Ramesh, Dinesh and Mahesh start to run in a circular ground. Ramesh completes a circle in `1(2)/(7)` seconds, Dinesh complets a circle in `1(1)/(14)` seconds and Mahesh complete a circle in `1(3)/(7)` second. If they start running at the same time then after how much time they will meet ? (a) `12(6)/(7)` Second (b) `7(6)/(15)` Second (c) `(7)/(90)` Second (d) None of these

To solve the problem of when Ramesh, Dinesh, and Mahesh will meet while running on a circular ground, we need to determine the time each of them takes to complete one full circle and then find the least common multiple (LCM) of these times. ### Step-by-Step Solution: 1. **Convert the times into improper fractions:** - Ramesh completes a circle in \(1 \frac{2}{7}\) seconds: \[ 1 \frac{2}{7} = \frac{7 \times 1 + 2}{7} = \frac{9}{7} \text{ seconds} \] - Dinesh completes a circle in \(1 \frac{1}{14}\) seconds: \[ 1 \frac{1}{14} = \frac{14 \times 1 + 1}{14} = \frac{15}{14} \text{ seconds} \] - Mahesh completes a circle in \(1 \frac{3}{7}\) seconds: \[ 1 \frac{3}{7} = \frac{7 \times 1 + 3}{7} = \frac{10}{7} \text{ seconds} \] 2. **Identify the times taken to complete one circle:** - Ramesh: \(\frac{9}{7}\) seconds - Dinesh: \(\frac{15}{14}\) seconds - Mahesh: \(\frac{10}{7}\) seconds 3. **Find the LCM of the times:** - To find the LCM, we need to express all times in a common format.
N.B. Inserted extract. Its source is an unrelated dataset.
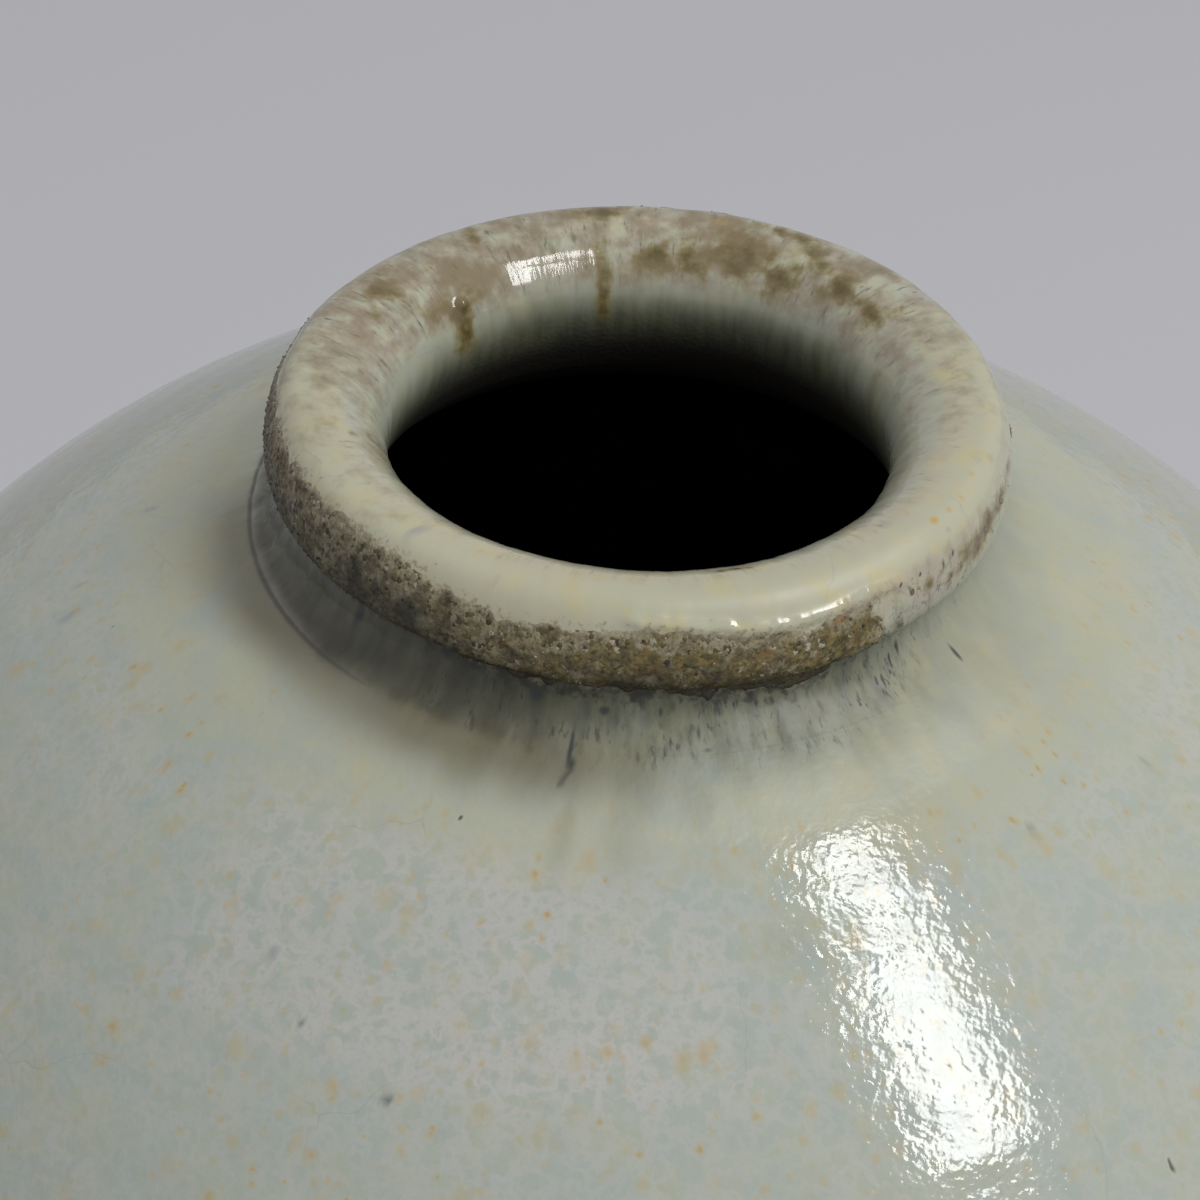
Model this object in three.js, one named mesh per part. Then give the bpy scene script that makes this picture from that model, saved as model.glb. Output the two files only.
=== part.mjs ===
// A globular ash-glazed stoneware jar with a short neck and a thick rolled lip, in millimetres, +Z up.
// The origin is the centre of the foot's resting face. The jar is fired clay, so nothing on it moves.
// It is modelled as its maker joins it, section by section: a foot ring, a floor slab, two thrown bowls
// met at the belly, a neck collar and a rolled lip. Each joint is a flat seam with a slip-filled key.
import * as THREE from "three";

// Driving dimensions, in millimetres.
const BELLY_RADIUS = 121.4;
const BELLY_HEIGHT = 118;
const WALL = 7.5;
const CREASE_RADIUS = 42.4;
const LIP_RADIUS = 40;
const LIP_LEVEL = 240.5;
const LIP_RISE = 8;
const CREST_RADIUS = 36.2;
const THROAT_RADIUS = 27.1;
const NECK_RADIUS = 38.3;
const LIP_SEAM = 238.1;
const FOOT_RADIUS = 50;
const FOOT_TOP_RADIUS = 52;
const FOOT_INNER_RADIUS = 42;
const FOOT_HEIGHT = 8;
const FOOT_WEAR = 0.9;
const FOOT_UNDERCUT = 0.2;
const FLOOR_TOP = 15;
const FLOOR_RADIUS = 46;
const CRUST_THICKNESS = 0.6;
const CRUST_EDGE_SHARE = 0.25;
const CRUST_BOTTOM = LIP_LEVEL - 1.7;
const CRUST_TOP = LIP_LEVEL + 5.6;

// How the curves between those dimensions bend: the wall's flare off the foot and its rise to the belly,
// the sweep of the neck and of the inner throat, and how square the lip's two shoulders are.
const WALL_FLARE_RADIUS = 91;
const WALL_FLARE_HEIGHT = 29;
const WALL_RISE = 47;
const NECK_SWEEP_IN = 2.2;
const NECK_SWEEP_UP = 1.4;
const NECK_STRAIGHT = 3;
const LIP_UNDERCUT_OUT = 0.3;
const LIP_UNDERCUT_UP = 0.6;
const LIP_STRAIGHT = 1;
const THROAT_START_RADIUS = 38;
const THROAT_SWEEP_IN = 7.1;
const THROAT_SWEEP_UP = 2.5;
const THROAT_STRAIGHT = 7;
const OUTER_LIP_POWER = 2.4;
const INNER_LIP_POWER = 2;
const FLOOR_CORNER_RISE = 3;

// The key of each joint: a raised rib on the lower section, in a groove of the upper one.
const KEY_HALF_WIDTH = 1.3;
const KEY_HEIGHT = 1.6;
const KEY_BEVEL = 0.5;
const SLIP_GAP = 0.3;

// Steps round the jar, along each bowl's wall, and along the small curves of the neck and lip.
const SEGMENTS = 48;
const WALL_STEPS = 9;
const NECK_STEPS = 3;
const LIP_STEPS = 6;

// Heights that follow from the driving dimensions.
const CREASE_HEIGHT = BELLY_HEIGHT + Math.sqrt(BELLY_RADIUS ** 2 - CREASE_RADIUS ** 2);
const LIP_TOP = LIP_LEVEL + LIP_RISE;
const INNER_RADIUS = BELLY_RADIUS - WALL;

const point = (radius, height) => new THREE.Vector2(radius, height);
const last = (points) => points[points.length - 1];

function bezier(start, startHandle, endHandle, end, steps) {
  return new THREE.CubicBezierCurve(start, startHandle, endHandle, end).getPoints(steps);
}

// Points of a sphere centred on the belly, between two radii of its upper half, from the bottom up.
function sphereArc(sphereRadius, fromRadius, toRadius, steps) {
  const from = Math.acos(fromRadius / sphereRadius);
  const to = Math.acos(toRadius / sphereRadius);
  const points = [];
  for (let i = 0; i <= steps; i++) {
    const angle = from + ((to - from) * i) / steps;
    points.push(point(sphereRadius * Math.cos(angle), BELLY_HEIGHT + sphereRadius * Math.sin(angle)));
  }
  return points;
}

// A quarter of a superellipse from its side up to its top. A power over 2 gives it a squarer shoulder.
function quarter(centre, halfWidth, rise, power, steps) {
  const points = [];
  for (let i = 0; i <= steps; i++) {
    const angle = (Math.PI / 2) * (i / steps);
    const out = Math.abs(Math.cos(angle)) ** (2 / power);
    const up = Math.abs(Math.sin(angle)) ** (2 / power);
    points.push(point(centre.x + halfWidth * out, centre.y + rise * up));
  }
  return points;
}

// The curve of the lower wall, from the foot up to the belly, moved inwards by inset.
function lowerWall(inset, steps) {
  const curve = new THREE.CubicBezierCurve(
    point(FOOT_TOP_RADIUS, FOOT_HEIGHT),
    point(WALL_FLARE_RADIUS, WALL_FLARE_HEIGHT),
    point(BELLY_RADIUS, BELLY_HEIGHT - WALL_RISE),
    point(BELLY_RADIUS, BELLY_HEIGHT),
  );
  return curve.getPoints(steps).map((p, i) => {
    const along = curve.getTangent(i / steps);
    return point(p.x - along.y * inset, p.y + along.x * inset);
  });
}

// The outside of the jar, from the foot to the lip's crest.
function outsideProfile() {
  const lipCentre = point(CREST_RADIUS, LIP_LEVEL);
  return [
    ...lowerWall(0, WALL_STEPS),
    ...sphereArc(BELLY_RADIUS, BELLY_RADIUS, CREASE_RADIUS, WALL_STEPS).slice(1),
    ...bezier(
      point(CREASE_RADIUS, CREASE_HEIGHT),
      point(CREASE_RADIUS - NECK_SWEEP_IN, CREASE_HEIGHT + NECK_SWEEP_UP),
      point(NECK_RADIUS, LIP_SEAM - NECK_STRAIGHT),
      point(NECK_RADIUS, LIP_SEAM),
      NECK_STEPS,
    ).slice(1),
    ...bezier(
      point(NECK_RADIUS, LIP_SEAM),
      point(NECK_RADIUS + LIP_UNDERCUT_OUT, LIP_SEAM + LIP_UNDERCUT_UP),
      point(LIP_RADIUS, LIP_LEVEL - LIP_STRAIGHT),
      point(LIP_RADIUS, LIP_LEVEL),
      NECK_STEPS,
    ).slice(1),
    ...quarter(lipCentre, LIP_RADIUS - CREST_RADIUS, LIP_RISE, OUTER_LIP_POWER, LIP_STEPS).slice(1),
  ];
}

// The inside of the jar, from the floor's centre to the lip's crest.
function insideProfile() {
  const lipCentre = point(CREST_RADIUS, LIP_LEVEL);
  const shoulder = sphereArc(INNER_RADIUS, INNER_RADIUS, THROAT_START_RADIUS, WALL_STEPS);
  const throatStart = last(shoulder);
  return [
    point(0, FLOOR_TOP),
    point(FLOOR_RADIUS, FLOOR_TOP),
    ...lowerWall(WALL, WALL_STEPS).filter((p) => p.y > FLOOR_TOP + FLOOR_CORNER_RISE),
    ...shoulder.slice(1),
    ...bezier(
      throatStart,
      point(throatStart.x - THROAT_SWEEP_IN, throatStart.y + THROAT_SWEEP_UP),
      point(THROAT_RADIUS, LIP_LEVEL - THROAT_STRAIGHT),
      point(THROAT_RADIUS, LIP_LEVEL),
      2 * NECK_STEPS,
    ).slice(1),
    ...quarter(lipCentre, THROAT_RADIUS - CREST_RADIUS, LIP_RISE, INNER_LIP_POWER, LIP_STEPS).slice(1),
  ];
}

const outside = outsideProfile();
const inside = insideProfile();

// The part of a rising profile between two heights, with its ends cut exactly there.
function between(profile, low, high) {
  const cut = [];
  const crossing = (a, b, height) => {
    const share = (height - a.y) / (b.y - a.y);
    return point(a.x + (b.x - a.x) * share, height);
  };
  profile.forEach((p, i) => {
    const before = profile[i - 1];
    if (before && before.y < low && p.y > low) cut.push(crossing(before, p, low));
    if (p.y >= low && p.y <= high) cut.push(p);
    if (before && before.y < high && p.y > high) cut.push(crossing(before, p, high));
  });
  return cut;
}

// A joint's line across the wall, from the outside in. The lower section carries a rib, and the upper
// one has a groove that leaves room for slip on every side of it but the flat seam.
function keyLine(height, outerRadius, innerRadius, room) {
  const middle = (outerRadius + innerRadius) / 2;
  const wide = KEY_HALF_WIDTH + room;
  const narrow = wide - KEY_BEVEL;
  return [
    point(middle + wide, height),
    point(middle + narrow, height + KEY_HEIGHT + room),
    point(middle - narrow, height + KEY_HEIGHT + room),
    point(middle - wide, height),
  ];
}

// A thrown section of the wall between two seams, as a closed profile that runs up its outside and
// down its inside. The floor's own centre point is left out.
function wallSection(low, high) {
  const outer = between(outside, low, high);
  const inner = between(inside, low, high).filter((p) => p.x > 0);
  const above = keyLine(high, last(outer).x, last(inner).x, 0);
  const below = keyLine(low, outer[0].x, inner[0].x, SLIP_GAP).reverse();
  return [...outer, ...above, ...inner.reverse(), ...below, outer[0]];
}

// The lip's outside and inside meet in one crest point, which is kept once.
function lipSection() {
  const outer = between(outside, LIP_SEAM, LIP_TOP);
  const inner = between(inside, LIP_SEAM, LIP_TOP);
  const below = keyLine(LIP_SEAM, outer[0].x, inner[0].x, SLIP_GAP).reverse();
  return [...outer, ...inner.reverse().slice(1), ...below, outer[0]];
}

// The floor slab carries the lower bowl on a key and stands on the foot ring's key.
function floorSection() {
  const edge = between(outside, FOOT_HEIGHT, FLOOR_TOP);
  return [
    point(0, FOOT_HEIGHT),
    ...keyLine(FOOT_HEIGHT, FOOT_TOP_RADIUS, FOOT_INNER_RADIUS, SLIP_GAP).reverse(),
    ...edge,
    ...keyLine(FLOOR_TOP, last(edge).x, FLOOR_RADIUS, 0),
    point(0, FLOOR_TOP),
  ];
}

// The foot ring: a flat resting face with worn edges, and a slightly undercut outside.
function footSection() {
  return [
    point(FOOT_INNER_RADIUS + FOOT_WEAR, 0),
    point(FOOT_RADIUS - FOOT_WEAR, 0),
    point(FOOT_RADIUS, FOOT_WEAR),
    point(FOOT_RADIUS - FOOT_UNDERCUT, FOOT_HEIGHT / 2),
    point(FOOT_TOP_RADIUS, FOOT_HEIGHT),
    ...keyLine(FOOT_HEIGHT, FOOT_TOP_RADIUS, FOOT_INNER_RADIUS, 0),
    point(FOOT_INNER_RADIUS, FOOT_HEIGHT),
    point(FOOT_INNER_RADIUS, FOOT_WEAR),
    point(FOOT_INNER_RADIUS + FOOT_WEAR, 0),
  ];
}

// The crust of kiln grit and melted ash that grips the lip's outer face, thickest in its middle.
function crustSection() {
  const face = between(outside, CRUST_BOTTOM, CRUST_TOP);
  const outwards = face.map((p, i) => {
    const ahead = face[Math.min(i + 1, face.length - 1)];
    const behind = face[Math.max(i - 1, 0)];
    const along = point(ahead.x - behind.x, ahead.y - behind.y).normalize();
    return point(along.y, -along.x);
  });
  const raised = (share) =>
    face.map((p, i) => {
      const body = Math.sqrt(Math.sin((Math.PI * i) / (face.length - 1)));
      const thickness = CRUST_THICKNESS * (CRUST_EDGE_SHARE + (1 - CRUST_EDGE_SHARE) * body);
      const rise = SLIP_GAP + share * thickness;
      return point(p.x + outwards[i].x * rise, p.y + outwards[i].y * rise);
    });
  const outer = raised(1);
  return [...outer, ...raised(0).reverse(), outer[0]];
}

// Finishes, in the colours that the fired surfaces have.
const ashGlaze = new THREE.MeshStandardMaterial({ color: 0xa3a596, roughness: 0.18, metalness: 0 });
const bareClay = new THREE.MeshStandardMaterial({ color: 0x8a6a4c, roughness: 0.85, metalness: 0 });
const grit = new THREE.MeshStandardMaterial({ color: 0x7c6c50, roughness: 0.7, metalness: 0 });

// Turns a closed profile about the jar's axis and stands it upright.
function turned(name, profile, material) {
  const mesh = new THREE.Mesh(new THREE.LatheGeometry(profile, SEGMENTS), material);
  mesh.name = name;
  mesh.rotation.x = Math.PI / 2;
  return mesh;
}

const jar = new THREE.Group();
jar.name = "ash_glazed_jar";
jar.add(
  turned("foot_ring", footSection(), bareClay),
  turned("floor_slab", floorSection(), ashGlaze),
  turned("lower_bowl", wallSection(FLOOR_TOP, BELLY_HEIGHT), ashGlaze),
  turned("upper_bowl", wallSection(BELLY_HEIGHT, CREASE_HEIGHT), ashGlaze),
  turned("neck_collar", wallSection(CREASE_HEIGHT, LIP_SEAM), ashGlaze),
  turned("rolled_lip", lipSection(), ashGlaze),
  turned("ash_crust", crustSection(), grit),
);

export default jar;
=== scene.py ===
"""Looks of a globular ash-glazed stoneware jar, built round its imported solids.

Each thrown section of the jar is turned from its profile by one Geometry Nodes tree, the wheel, and is then
shaped by hand: the lip wavers, glaze runs down the neck, and the crust of kiln grit stands in real relief.
The finish follows two coordinates that every turned surface carries: the angle round the jar, and run, the
distance along the wall from the crease at the foot of the neck, up over the lip and down the inside.
Lengths written with MM are in metres, and so are meshes, frame boxes and the studio. Plain lengths in hand
work, grains and finishes are in millimetres. Angles are in degrees, with 0 at +X, and -90 at the side that
the view faces.
"""
import logging
import math
from collections.abc import Callable
from dataclasses import dataclass, field
from enum import Enum
from itertools import product

import bpy
import numpy as np
from mathutils import Matrix, Vector


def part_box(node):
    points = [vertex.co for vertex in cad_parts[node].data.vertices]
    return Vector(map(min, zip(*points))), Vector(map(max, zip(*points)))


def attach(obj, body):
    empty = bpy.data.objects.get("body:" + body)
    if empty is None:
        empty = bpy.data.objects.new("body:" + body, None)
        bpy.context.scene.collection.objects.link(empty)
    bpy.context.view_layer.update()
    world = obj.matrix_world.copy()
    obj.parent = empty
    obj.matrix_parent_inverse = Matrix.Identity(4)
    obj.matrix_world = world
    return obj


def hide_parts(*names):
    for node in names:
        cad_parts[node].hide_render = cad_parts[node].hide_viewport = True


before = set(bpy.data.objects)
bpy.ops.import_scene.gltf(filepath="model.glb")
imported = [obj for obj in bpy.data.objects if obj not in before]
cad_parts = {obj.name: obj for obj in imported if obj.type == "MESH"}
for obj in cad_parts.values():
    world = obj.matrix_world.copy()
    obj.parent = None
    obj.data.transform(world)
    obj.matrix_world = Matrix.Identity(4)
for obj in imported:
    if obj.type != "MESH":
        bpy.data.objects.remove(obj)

log = logging.getLogger("ash_glazed_jar")
MM = 0.001
FLOW_RADIUS = 40.0 * MM
HARD_EDGE = math.radians(50.0)
IOR = 1.5
HASH_PRIMES = (73856093, 19349663, 83492791, 2654435761)
HASH_STEPS = ((15, 2246822519), (13, 3266489917))
HASH_WORD = 0xFFFFFFFF
HASH_SHARE = 0xFFFFFF
WELD_GAP = 0.002 * MM
Socket = bpy.types.NodeSocket
Outputs = bpy.types.NodeOutputs
Names = tuple[str, ...]
Pair = tuple[float, float]
Rows = tuple[tuple[float, ...], ...]


# Numbers that vary smoothly or in grains over a surface.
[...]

The denominators are 7 and 14. The least common multiple of 7 and 14 is 14. - Convert each time to have a denominator of 14: - Ramesh: \[ \frac{9}{7} = \frac{9 \times 2}{7 \times 2} = \frac{18}{14} \] - Dinesh: \[ \frac{15}{14} = \frac{15}{14} \text{ (already in the correct form)} \] - Mahesh: \[ \frac{10}{7} = \frac{10 \times 2}{7 \times 2} = \frac{20}{14} \] 4. **Calculate the LCM of the numerators:** - The numerators are 18, 15, and 20. - Prime factorization: - \(18 = 2 \times 3^2\) - \(15 = 3 \times 5\) - \(20 = 2^2 \times 5\) - The LCM is found by taking the highest power of each prime: - \(2^2\) from 20 - \(3^2\) from 18 - \(5\) from 15 - Therefore, \[ \text{LCM} = 2^2 \times 3^2 \times 5 = 4 \times 9 \times 5 = 180 \] 5. **Convert the LCM back to the time format:** - Since we calculated the LCM with a common denominator of 14, we need to divide the LCM of the numerators by the common denominator: \[ \text{Time} = \frac{180}{14} = \frac{90}{7} \text{ seconds} \] 6. **Convert \(\frac{90}{7}\) into a mixed number:** - Dividing 90 by 7 gives: \[ 90 \div 7 = 12 \text{ remainder } 6 \] - Thus, \[ \frac{90}{7} = 12 \frac{6}{7} \text{ seconds} \] ### Final Answer: The time after which Ramesh, Dinesh, and Mahesh will meet is \(12 \frac{6}{7}\) seconds.